Short problem — Can you write out all of the material below, word for word?

Raw data —
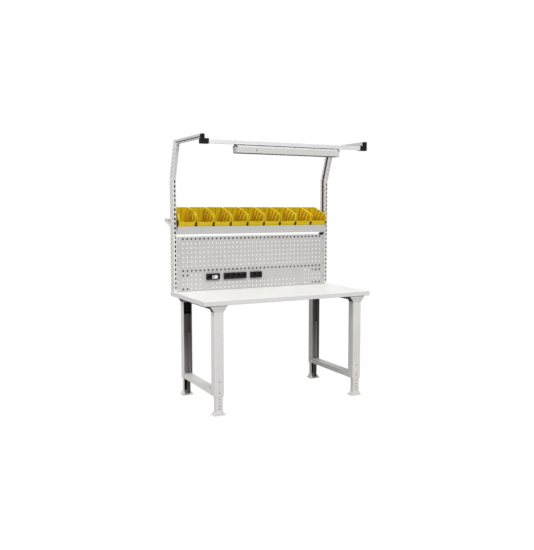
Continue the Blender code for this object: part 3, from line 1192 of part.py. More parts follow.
def build_bench():
    build_worktop()
    for place in leg_places():
        build_column(*place)
        build_inner_leg(*place)
        build_foot(*place)
        build_leg_bolt(*place)
    build_upper_panel()
    build_lower_panel()
    build_switch_module()
    places = strip_places()
    build_socket_strip("socket_strip_four", *places["four_sockets"], 4)
    build_socket_strip("socket_strip_two", *places["two_sockets"], 2)
    build_shelf_tray()
    build_bins()
    build_cross_rail()
    build_lamp()
    build_cord_clip()
    for side_name, side in SIDES.items():
        build_top_beam(side_name, side)
        build_side_rail(side_name, side)
        build_upright(side_name, side)
        build_panel_bracket(side_name, side)
        build_shelf_bracket(side_name, side)
        build_shelf_bolt(side_name, side)
        build_arm(side_name, side)
        build_rail_clamp(side_name, side)
        build_lamp_hanger(side_name, side)


build_bench()
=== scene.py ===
# %% [markdown]
# # Electronics workbench
#
# A workbench for electronics: a white laminate worktop on two steel leg frames, two
# slotted uprights that carry perforated panels, power strips, a tilted shelf of open
# bins and, on two forward arms, a cross rail with a lamp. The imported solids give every
# size and place. This script dresses them with finer pieces and real finishes.

import json
import math

import bmesh
import bpy
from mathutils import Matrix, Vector

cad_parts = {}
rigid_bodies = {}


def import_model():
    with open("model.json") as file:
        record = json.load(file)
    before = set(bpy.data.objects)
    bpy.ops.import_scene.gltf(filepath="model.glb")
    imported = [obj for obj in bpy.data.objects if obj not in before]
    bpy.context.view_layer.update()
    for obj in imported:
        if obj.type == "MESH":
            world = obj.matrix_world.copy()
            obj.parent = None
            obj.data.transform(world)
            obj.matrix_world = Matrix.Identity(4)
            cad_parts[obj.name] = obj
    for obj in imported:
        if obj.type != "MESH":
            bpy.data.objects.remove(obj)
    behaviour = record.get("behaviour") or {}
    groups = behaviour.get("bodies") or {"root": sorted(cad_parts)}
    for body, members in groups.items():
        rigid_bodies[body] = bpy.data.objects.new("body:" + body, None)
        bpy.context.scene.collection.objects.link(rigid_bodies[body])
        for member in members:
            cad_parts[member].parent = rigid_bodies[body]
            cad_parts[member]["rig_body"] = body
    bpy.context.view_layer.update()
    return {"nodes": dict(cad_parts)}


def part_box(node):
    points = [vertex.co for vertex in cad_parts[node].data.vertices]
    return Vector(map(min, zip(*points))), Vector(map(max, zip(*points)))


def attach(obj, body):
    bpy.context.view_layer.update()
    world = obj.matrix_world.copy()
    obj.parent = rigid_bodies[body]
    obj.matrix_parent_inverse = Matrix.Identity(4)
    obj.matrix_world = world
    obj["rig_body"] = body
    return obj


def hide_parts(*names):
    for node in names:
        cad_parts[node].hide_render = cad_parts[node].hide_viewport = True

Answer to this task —
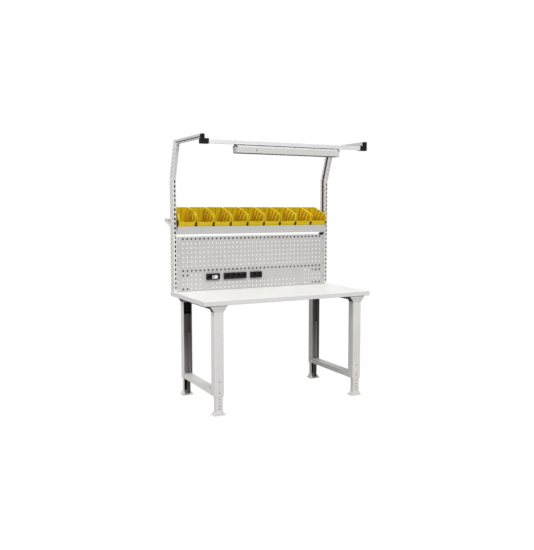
Continue the Blender code for this object: part 3, from line 1192 of part.py. More parts follow.
def build_bench():
    build_worktop()
    for place in leg_places():
        build_column(*place)
        build_inner_leg(*place)
        build_foot(*place)
        build_leg_bolt(*place)
    build_upper_panel()
    build_lower_panel()
    build_switch_module()
    places = strip_places()
    build_socket_strip("socket_strip_four", *places["four_sockets"], 4)
    build_socket_strip("socket_strip_two", *places["two_sockets"], 2)
    build_shelf_tray()
    build_bins()
    build_cross_rail()
    build_lamp()
    build_cord_clip()
    for side_name, side in SIDES.items():
        build_top_beam(side_name, side)
        build_side_rail(side_name, side)
        build_upright(side_name, side)
        build_panel_bracket(side_name, side)
        build_shelf_bracket(side_name, side)
        build_shelf_bolt(side_name, side)
        build_arm(side_name, side)
        build_rail_clamp(side_name, side)
        build_lamp_hanger(side_name, side)


build_bench()
=== scene.py ===
# %% [markdown]
# # Electronics workbench
#
# A workbench for electronics: a white laminate worktop on two steel leg frames, two
# slotted uprights that carry perforated panels, power strips, a tilted shelf of open
# bins and, on two forward arms, a cross rail with a lamp. The imported solids give every
# size and place. This script dresses them with finer pieces and real finishes.

import json
import math

import bmesh
import bpy
from mathutils import Matrix, Vector

cad_parts = {}
rigid_bodies = {}


def import_model():
    with open("model.json") as file:
        record = json.load(file)
    before = set(bpy.data.objects)
    bpy.ops.import_scene.gltf(filepath="model.glb")
    imported = [obj for obj in bpy.data.objects if obj not in before]
    bpy.context.view_layer.update()
    for obj in imported:
        if obj.type == "MESH":
            world = obj.matrix_world.copy()
            obj.parent = None
            obj.data.transform(world)
            obj.matrix_world = Matrix.Identity(4)
            cad_parts[obj.name] = obj
    for obj in imported:
        if obj.type != "MESH":
            bpy.data.objects.remove(obj)
    behaviour = record.get("behaviour") or {}
    groups = behaviour.get("bodies") or {"root": sorted(cad_parts)}
    for body, members in groups.items():
        rigid_bodies[body] = bpy.data.objects.new("body:" + body, None)
        bpy.context.scene.collection.objects.link(rigid_bodies[body])
        for member in members:
            cad_parts[member].parent = rigid_bodies[body]
            cad_parts[member]["rig_body"] = body
    bpy.context.view_layer.update()
    return {"nodes": dict(cad_parts)}


def part_box(node):
    points = [vertex.co for vertex in cad_parts[node].data.vertices]
    return Vector(map(min, zip(*points))), Vector(map(max, zip(*points)))


def attach(obj, body):
    bpy.context.view_layer.update()
    world = obj.matrix_world.copy()
    obj.parent = rigid_bodies[body]
    obj.matrix_parent_inverse = Matrix.Identity(4)
    obj.matrix_world = world
    obj["rig_body"] = body
    return obj


def hide_parts(*names):
    for node in names:
        cad_parts[node].hide_render = cad_parts[node].hide_viewport = True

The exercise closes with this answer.